Portugal, Liberdade Condicional
Portugal, Liberdade Condicional: O Caso Joana vs. Anjos e o Espelho da Nossa Democracia
Quando se observa o mediatizado caso Joana Marques vs. Anjos (Nélson Rosado), em que a sátira humorística deu origem a um processo judicial e ao envolvimento de figuras como Tony Carreira como testemunha, o que salta verdadeiramente à vista não é a pequena guerra de sensibilidades. O que sobressai — como uma cicatriz mal curada — é o modo como a sociedade portuguesa continua a tropeçar na sua própria conceção de liberdade de expressão.
Vivemos, de facto, num regime democrático. Mas será que pensamos democraticamente? É aqui que mora o verdadeiro problema.
Liberdade com coleira: a democracia emocional
A liberdade de expressão, tal como os princípios constitucionais a definem, não é absoluta, sim — mas tampouco é um campo minado onde qualquer crítica se transforma em delito de opinião. No entanto, em Portugal, há um padrão insidioso a emergir: discursos e críticas são cada vez mais filtrados por suscetibilidades pessoais, por moralismos de ocasião ou por indignações seletivas, normalmente amplificadas por bolhas digitais e órgãos de comunicação formatados.
Vivemos num tempo em que se confunde ofensa com dano, e onde a resposta à crítica tende a ser um apelo ao silêncio alheio. O debate de ideias deu lugar ao tribunal da honra ferida.
A herança do lápis azul e a nova censura moral
Portugal nunca fez uma verdadeira catarse do salazarismo. A liberdade chegou por decreto, mas não por evolução cultural. Muitas escolas libertaram os corpos, mas esqueceram de abrir as janelas da mente. Formaram-se técnicos, mas não cidadãos. Produziram-se alunos, mas não pensadores.
E assim, a sombra do lápis azul continua a pairar, mas agora disfarçada de tribunal mediático, de correção política sem reflexão, de indignação partilhada nas redes, de julgamentos sumaríssimos sem contraditório. Troca-se o argumento pelo ataque pessoal, o diálogo pela denúncia moral. Não se discute, cancela-se.
Dano vs. Ofensa: um país sem bússola ética
Parte desta crise vem da ausência de uma literacia cívica básica. Não se ensina a diferença entre dano real e ofensa subjetiva. Entre liberdade e impunidade. Entre crítica e ataque gratuito. A ausência de uma verdadeira Escola de Cidadania é talvez o maior défice estrutural da democracia portuguesa. Um défice que se traduz em intolerância, agressividade, silêncio cúmplice e na incapacidade crónica de ouvir o outro sem preparar de imediato o contra-ataque.

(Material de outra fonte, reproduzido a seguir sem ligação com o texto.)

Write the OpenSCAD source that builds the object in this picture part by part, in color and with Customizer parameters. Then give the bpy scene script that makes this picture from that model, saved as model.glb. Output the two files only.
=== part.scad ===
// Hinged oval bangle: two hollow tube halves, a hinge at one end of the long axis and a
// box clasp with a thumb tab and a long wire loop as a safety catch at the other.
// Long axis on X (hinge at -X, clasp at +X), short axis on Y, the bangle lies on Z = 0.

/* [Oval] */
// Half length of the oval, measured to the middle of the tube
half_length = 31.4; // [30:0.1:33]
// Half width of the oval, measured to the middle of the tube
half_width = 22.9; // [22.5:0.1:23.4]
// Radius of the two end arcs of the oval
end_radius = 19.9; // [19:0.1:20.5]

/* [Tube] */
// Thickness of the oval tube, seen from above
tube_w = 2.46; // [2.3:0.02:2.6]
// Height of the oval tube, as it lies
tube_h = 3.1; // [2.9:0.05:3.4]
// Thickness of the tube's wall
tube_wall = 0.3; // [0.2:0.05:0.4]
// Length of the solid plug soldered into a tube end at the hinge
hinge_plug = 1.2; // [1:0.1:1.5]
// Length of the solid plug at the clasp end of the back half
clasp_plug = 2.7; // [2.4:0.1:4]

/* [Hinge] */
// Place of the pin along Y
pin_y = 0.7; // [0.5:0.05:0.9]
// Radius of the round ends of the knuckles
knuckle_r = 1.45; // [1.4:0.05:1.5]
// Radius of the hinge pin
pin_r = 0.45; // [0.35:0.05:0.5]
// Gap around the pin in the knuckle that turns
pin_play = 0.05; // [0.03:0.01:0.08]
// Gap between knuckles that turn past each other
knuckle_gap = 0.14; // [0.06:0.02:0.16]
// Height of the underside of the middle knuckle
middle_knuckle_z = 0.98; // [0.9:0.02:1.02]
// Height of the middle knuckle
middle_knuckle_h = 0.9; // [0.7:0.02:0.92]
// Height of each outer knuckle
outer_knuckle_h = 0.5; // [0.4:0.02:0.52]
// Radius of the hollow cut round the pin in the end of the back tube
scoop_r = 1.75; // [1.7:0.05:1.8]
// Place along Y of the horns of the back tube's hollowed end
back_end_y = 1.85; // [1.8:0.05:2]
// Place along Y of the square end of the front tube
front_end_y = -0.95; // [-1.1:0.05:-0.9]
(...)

É isso que está a custar caro a Portugal. Uma democracia de fachada, onde os rituais existem, mas a alma ainda está entorpecida. Onde se vota, mas não se participa. Onde se reclama liberdade, mas não se compreende o seu preço: a responsabilidade.

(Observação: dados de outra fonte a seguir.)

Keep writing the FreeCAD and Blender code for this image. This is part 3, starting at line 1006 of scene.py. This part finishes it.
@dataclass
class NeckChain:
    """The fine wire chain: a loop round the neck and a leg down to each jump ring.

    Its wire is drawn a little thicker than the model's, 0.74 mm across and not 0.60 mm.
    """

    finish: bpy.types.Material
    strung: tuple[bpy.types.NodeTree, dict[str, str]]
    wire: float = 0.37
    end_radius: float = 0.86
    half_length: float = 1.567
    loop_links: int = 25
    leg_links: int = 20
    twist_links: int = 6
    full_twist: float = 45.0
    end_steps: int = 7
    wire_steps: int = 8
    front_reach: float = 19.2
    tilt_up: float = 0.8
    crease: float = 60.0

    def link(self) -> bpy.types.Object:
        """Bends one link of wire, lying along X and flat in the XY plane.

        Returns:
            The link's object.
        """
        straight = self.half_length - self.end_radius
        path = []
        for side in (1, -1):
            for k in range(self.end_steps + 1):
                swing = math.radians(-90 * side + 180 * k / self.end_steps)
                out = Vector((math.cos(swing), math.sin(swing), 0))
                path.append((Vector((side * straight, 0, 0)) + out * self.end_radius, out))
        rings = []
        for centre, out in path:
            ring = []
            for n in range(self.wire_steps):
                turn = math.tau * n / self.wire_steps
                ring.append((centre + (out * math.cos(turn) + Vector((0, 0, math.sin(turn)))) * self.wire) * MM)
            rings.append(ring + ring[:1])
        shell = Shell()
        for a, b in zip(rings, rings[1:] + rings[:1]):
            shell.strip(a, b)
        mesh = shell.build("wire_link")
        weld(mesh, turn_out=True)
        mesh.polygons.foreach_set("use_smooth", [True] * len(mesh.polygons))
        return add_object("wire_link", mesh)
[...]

O que está em causa: não é Joana, nem Anjos – é Portugal
Este caso, como tantos outros, é apenas o palco. O que se encena ali é um velho dilema nacional: a dificuldade em lidar com a diferença, com o humor, com a crítica, com a liberdade. Um país verdadeiramente democrático aceita o desconforto da diversidade de opiniões. Um país adulto não se ofende por sistema. Aprende. Ri-se. Debate. Cresce.
Enquanto não houver investimento sério numa cultura democrática — nas escolas, nas famílias, na comunicação social, na política — continuaremos a produzir cidadãos órfãos de pensamento crítico. E quando não se pensa, o caminho mais curto é sempre o da censura, da reação emocional, da justiça como palco, da moral como escudo.
Conclusão: a alvorada adiada
Portugal precisa de um novo 25 de Abril. Não nas praças, mas nas consciências. Uma revolução que nos ensine que a liberdade não se agradece — exerce-se. Que a democracia não se impõe — aprende-se. E que a ofensa, por vezes, é apenas o espelho onde a nossa vaidade se recusa a reconhecer o que ainda nos falta ser.
Enquanto não dermos esse passo, continuaremos, como diria o poeta, a ser um povo que se encolhe diante da sua própria sombra.